### THE EXERCISE
Repeat the listing below in full, exactly as it stands.

=====

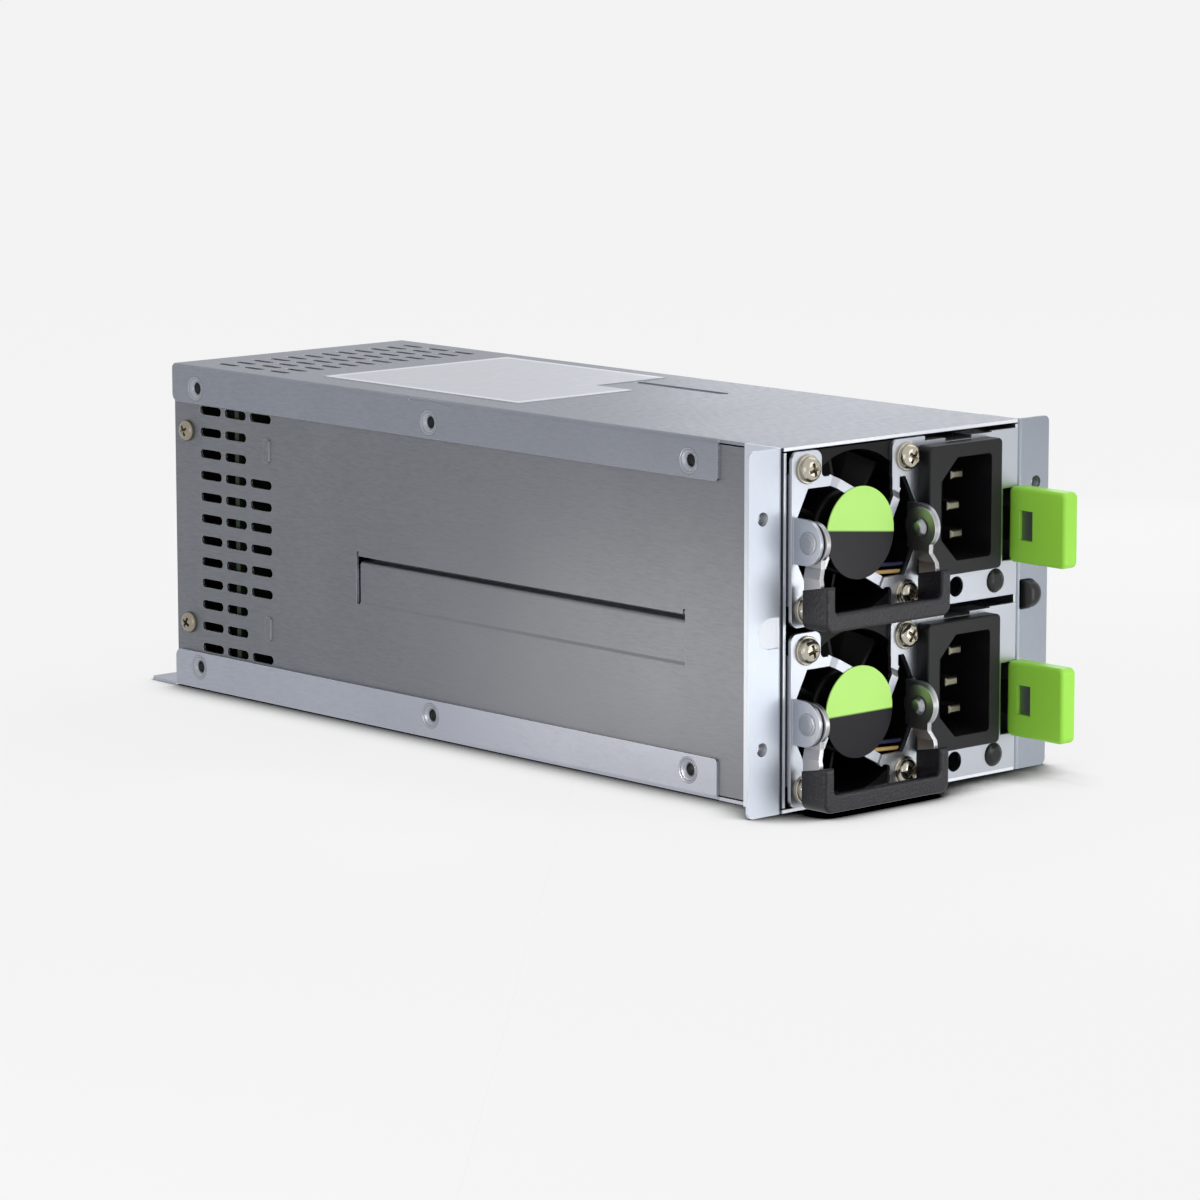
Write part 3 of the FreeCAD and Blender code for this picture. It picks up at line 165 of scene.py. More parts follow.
def new_material(slot, name, colour, roughness, metallic=0.0, edge_mm=0.2, grain_mm=0.4, relief_mm=0.0,
                 stretch=(1, 1, 1), darker=None, patch_mm=None, rough_spread=0.0, edge_highlight=None,
                 highlight_axis=None):
    """Principled material with rounded edges and grain, and patches and painted edge highlights where asked.
    """
    material = bpy.data.materials.new(name)
    material.use_nodes = True
    tree = material.node_tree
    shader = tree.nodes["Principled BSDF"]
    base = shader.inputs["Base Color"]
    base.default_value = linear(colour)
    shader.inputs["Roughness"].default_value = roughness
    shader.inputs["Metallic"].default_value = metallic
    place = add(tree, "ShaderNodeTexCoord").outputs["Object"]
    rounded = add(tree, "ShaderNodeBevel", {"Radius": edge_mm * mm}, samples=bevel_samples).outputs[0]
    grain_scale = [1 / (grain_mm * mm * s) for s in stretch]
    grain_place = add(tree, "ShaderNodeVectorMath", {0: place, 1: grain_scale}, operation="MULTIPLY")
    grain = add(tree, "ShaderNodeTexNoise",
                {"Vector": grain_place.outputs[0], "Scale": 1.0, "Detail": 2.0}).outputs["Fac"]
    bump = add(tree, "ShaderNodeBump", {"Height": grain, "Normal": rounded, "Distance": relief_mm * mm,
                                        "Strength": 1.0 if relief_mm else 0.0})
    tree.links.new(bump.outputs[0], shader.inputs["Normal"])
    if rough_spread:
        rough = ranged(tree, grain, grain_from, grain_to, roughness - rough_spread,
                       roughness + rough_spread)
        tree.links.new(rough, shader.inputs["Roughness"])
    if darker:
        patch_inputs = {"Vector": place, "Scale": 1 / (patch_mm * mm), "Detail": 3.0}
        patches = add(tree, "ShaderNodeTexNoise", patch_inputs).outputs["Fac"]
        tree.links.new(blended(tree, ranged(tree, patches, patch_from, patch_to), colour, darker), base)
    # Painted highlight: a lighter colour mixed in where the edge turns the normal, and on the cut faces.
    if edge_highlight:
        flat = add(tree, "ShaderNodeNewGeometry").outputs["Normal"]
        turned_by = add(tree, "ShaderNodeVectorMath", {0: rounded, 1: flat}, operation="DOT_PRODUCT")
        share = ranged(tree, turned_by.outputs["Value"], highlight_start_turn, highlight_full_turn)
        if highlight_axis:
            normal = add(tree, "ShaderNodeTexCoord").outputs["Normal"]
            facing = add(tree, "ShaderNodeSeparateXYZ", {"Vector": normal}).outputs[highlight_axis]
            lit_cut_face = ranged(tree, calc(tree, "ABSOLUTE", facing), cut_highlight_from, cut_highlight_to)
            share = calc(tree, "MAXIMUM", share, lit_cut_face)
        under = base.links[0].from_socket if base.is_linked else colour
        tree.links.new(blended(tree, share, under, edge_highlight), base)
    materials[slot] = material
    return material


# %% [markdown]
# ## Zinc-plated sheet steel
# The cage, the module cases and the face plates are cold-rolled steel with a thin layer of zinc.
# Zinc gives a cool, slightly blue grey with blurred reflections.
# Rolling leaves fine lines along the sheet.
# The lines of real sheet are about 0.1 mm apart: they are drawn at 0.35 mm, so that they show in the picture.
# The same zinc is given a different tone on each face, as lit and shaded copies of one material: darker on
# the walls, lighter on the cover, and lighter still on the bottom plate, ears and face plates, with a darker
# copy again for the right ear. These tones are painted light and shade.

# %% Zinc-plated steel
rolled_along_y = (1, 8, 1)
rolled_along_z = (1, 1, 8)
zinc = {"metallic": 1.0, "edge_mm": 0.12, "grain_mm": 0.35, "relief_mm": 0.002}

# The edge colours given to the sheets below are painted highlights along their edges and cut faces.
new_material("zinc_wall", "rolled_zinc_plated_steel", "#7c7f85", 0.5, stretch=rolled_along_y,
             darker="#797c82", patch_mm=35, rough_spread=0.09, edge_highlight="#d6d9de", highlight_axis="Y", **zinc)
new_material("zinc_plate", "stamped_zinc_plated_steel", "#bcc0c8", 0.36, stretch=rolled_along_z,
             darker="#b7bbc3", patch_mm=15, rough_spread=0.04, edge_highlight="#eef0f3", **zinc)
lit_bottom_zinc = new_material("zinc_cover", "lit_copy_zinc_plated_steel", "#aaaeb9", 0.46,
                           stretch=rolled_along_y, darker="#a6aab5", patch_mm=40, rough_spread=0.09,
                           edge_highlight="#e4e7ec", highlight_axis="Y", **zinc)
new_material("zinc_cover", "cover_zinc_plated_steel", "#8e929c", 0.46, stretch=rolled_along_y,
             darker="#8a8e98", patch_mm=40, rough_spread=0.09, edge_highlight="#e4e7ec", highlight_axis="Y", **zinc)
shaded_ear_zinc = new_material("zinc_ear", "shaded_ear_zinc_plated_steel", "#9da3ad", 0.5, stretch=rolled_along_z,
                        darker="#999fa9", patch_mm=25, rough_spread=0.04, edge_highlight="#eef0f3", **zinc)
new_material("zinc_ear", "lit_ear_zinc_plated_steel", "#c8ced8", 0.5, stretch=rolled_along_z,
             darker="#c2c8d2", patch_mm=25, rough_spread=0.04, edge_highlight="#eef0f3", **zinc)
print("sheet steels", [m.name for m in materials.values()])

# %% [markdown]
# ## Small metal pieces
# Screws are nickel plated, which is a little warmer and smoother than zinc.
# Rivets and the latch springs are plated steel, the handle's arms are stamped spring steel.
# The handle turns on rivets whose flat heads are crowned at the rim, so these get a wider rounded edge with a
# painted highlight on it, and the handle's arms get a painted highlight along their edges.
# The heat sinks are extruded aluminium, whose die leaves lines along them, and the output studs are brass.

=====

### ANSWER TO THIS TASK
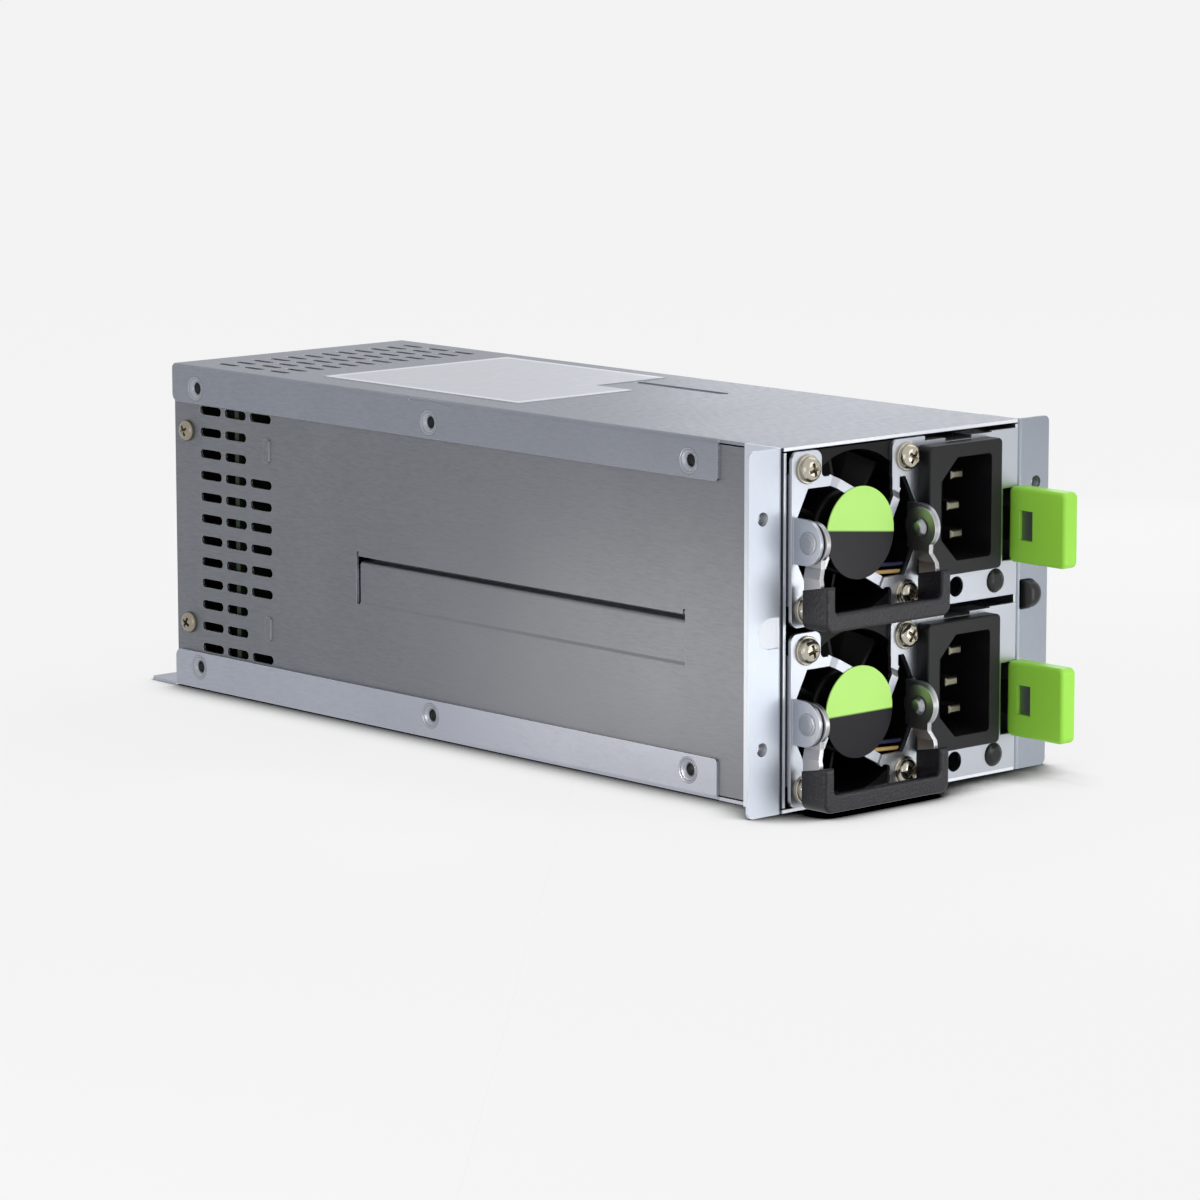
Write part 3 of the FreeCAD and Blender code for this picture. It picks up at line 165 of scene.py. More parts follow.
def new_material(slot, name, colour, roughness, metallic=0.0, edge_mm=0.2, grain_mm=0.4, relief_mm=0.0,
                 stretch=(1, 1, 1), darker=None, patch_mm=None, rough_spread=0.0, edge_highlight=None,
                 highlight_axis=None):
    """Principled material with rounded edges and grain, and patches and painted edge highlights where asked.
    """
    material = bpy.data.materials.new(name)
    material.use_nodes = True
    tree = material.node_tree
    shader = tree.nodes["Principled BSDF"]
    base = shader.inputs["Base Color"]
    base.default_value = linear(colour)
    shader.inputs["Roughness"].default_value = roughness
    shader.inputs["Metallic"].default_value = metallic
    place = add(tree, "ShaderNodeTexCoord").outputs["Object"]
    rounded = add(tree, "ShaderNodeBevel", {"Radius": edge_mm * mm}, samples=bevel_samples).outputs[0]
    grain_scale = [1 / (grain_mm * mm * s) for s in stretch]
    grain_place = add(tree, "ShaderNodeVectorMath", {0: place, 1: grain_scale}, operation="MULTIPLY")
    grain = add(tree, "ShaderNodeTexNoise",
                {"Vector": grain_place.outputs[0], "Scale": 1.0, "Detail": 2.0}).outputs["Fac"]
    bump = add(tree, "ShaderNodeBump", {"Height": grain, "Normal": rounded, "Distance": relief_mm * mm,
                                        "Strength": 1.0 if relief_mm else 0.0})
    tree.links.new(bump.outputs[0], shader.inputs["Normal"])
    if rough_spread:
        rough = ranged(tree, grain, grain_from, grain_to, roughness - rough_spread,
                       roughness + rough_spread)
        tree.links.new(rough, shader.inputs["Roughness"])
    if darker:
        patch_inputs = {"Vector": place, "Scale": 1 / (patch_mm * mm), "Detail": 3.0}
        patches = add(tree, "ShaderNodeTexNoise", patch_inputs).outputs["Fac"]
        tree.links.new(blended(tree, ranged(tree, patches, patch_from, patch_to), colour, darker), base)
    # Painted highlight: a lighter colour mixed in where the edge turns the normal, and on the cut faces.
    if edge_highlight:
        flat = add(tree, "ShaderNodeNewGeometry").outputs["Normal"]
        turned_by = add(tree, "ShaderNodeVectorMath", {0: rounded, 1: flat}, operation="DOT_PRODUCT")
        share = ranged(tree, turned_by.outputs["Value"], highlight_start_turn, highlight_full_turn)
        if highlight_axis:
            normal = add(tree, "ShaderNodeTexCoord").outputs["Normal"]
            facing = add(tree, "ShaderNodeSeparateXYZ", {"Vector": normal}).outputs[highlight_axis]
            lit_cut_face = ranged(tree, calc(tree, "ABSOLUTE", facing), cut_highlight_from, cut_highlight_to)
            share = calc(tree, "MAXIMUM", share, lit_cut_face)
        under = base.links[0].from_socket if base.is_linked else colour
        tree.links.new(blended(tree, share, under, edge_highlight), base)
    materials[slot] = material
    return material


# %% [markdown]
# ## Zinc-plated sheet steel
# The cage, the module cases and the face plates are cold-rolled steel with a thin layer of zinc.
# Zinc gives a cool, slightly blue grey with blurred reflections.
# Rolling leaves fine lines along the sheet.
# The lines of real sheet are about 0.1 mm apart: they are drawn at 0.35 mm, so that they show in the picture.
# The same zinc is given a different tone on each face, as lit and shaded copies of one material: darker on
# the walls, lighter on the cover, and lighter still on the bottom plate, ears and face plates, with a darker
# copy again for the right ear. These tones are painted light and shade.

# %% Zinc-plated steel
rolled_along_y = (1, 8, 1)
rolled_along_z = (1, 1, 8)
zinc = {"metallic": 1.0, "edge_mm": 0.12, "grain_mm": 0.35, "relief_mm": 0.002}

# The edge colours given to the sheets below are painted highlights along their edges and cut faces.
new_material("zinc_wall", "rolled_zinc_plated_steel", "#7c7f85", 0.5, stretch=rolled_along_y,
             darker="#797c82", patch_mm=35, rough_spread=0.09, edge_highlight="#d6d9de", highlight_axis="Y", **zinc)
new_material("zinc_plate", "stamped_zinc_plated_steel", "#bcc0c8", 0.36, stretch=rolled_along_z,
             darker="#b7bbc3", patch_mm=15, rough_spread=0.04, edge_highlight="#eef0f3", **zinc)
lit_bottom_zinc = new_material("zinc_cover", "lit_copy_zinc_plated_steel", "#aaaeb9", 0.46,
                           stretch=rolled_along_y, darker="#a6aab5", patch_mm=40, rough_spread=0.09,
                           edge_highlight="#e4e7ec", highlight_axis="Y", **zinc)
new_material("zinc_cover", "cover_zinc_plated_steel", "#8e929c", 0.46, stretch=rolled_along_y,
             darker="#8a8e98", patch_mm=40, rough_spread=0.09, edge_highlight="#e4e7ec", highlight_axis="Y", **zinc)
shaded_ear_zinc = new_material("zinc_ear", "shaded_ear_zinc_plated_steel", "#9da3ad", 0.5, stretch=rolled_along_z,
                        darker="#999fa9", patch_mm=25, rough_spread=0.04, edge_highlight="#eef0f3", **zinc)
new_material("zinc_ear", "lit_ear_zinc_plated_steel", "#c8ced8", 0.5, stretch=rolled_along_z,
             darker="#c2c8d2", patch_mm=25, rough_spread=0.04, edge_highlight="#eef0f3", **zinc)
print("sheet steels", [m.name for m in materials.values()])

# %% [markdown]
# ## Small metal pieces
# Screws are nickel plated, which is a little warmer and smoother than zinc.
# Rivets and the latch springs are plated steel, the handle's arms are stamped spring steel.
# The handle turns on rivets whose flat heads are crowned at the rim, so these get a wider rounded edge with a
# painted highlight on it, and the handle's arms get a painted highlight along their edges.
# The heat sinks are extruded aluminium, whose die leaves lines along them, and the output studs are brass.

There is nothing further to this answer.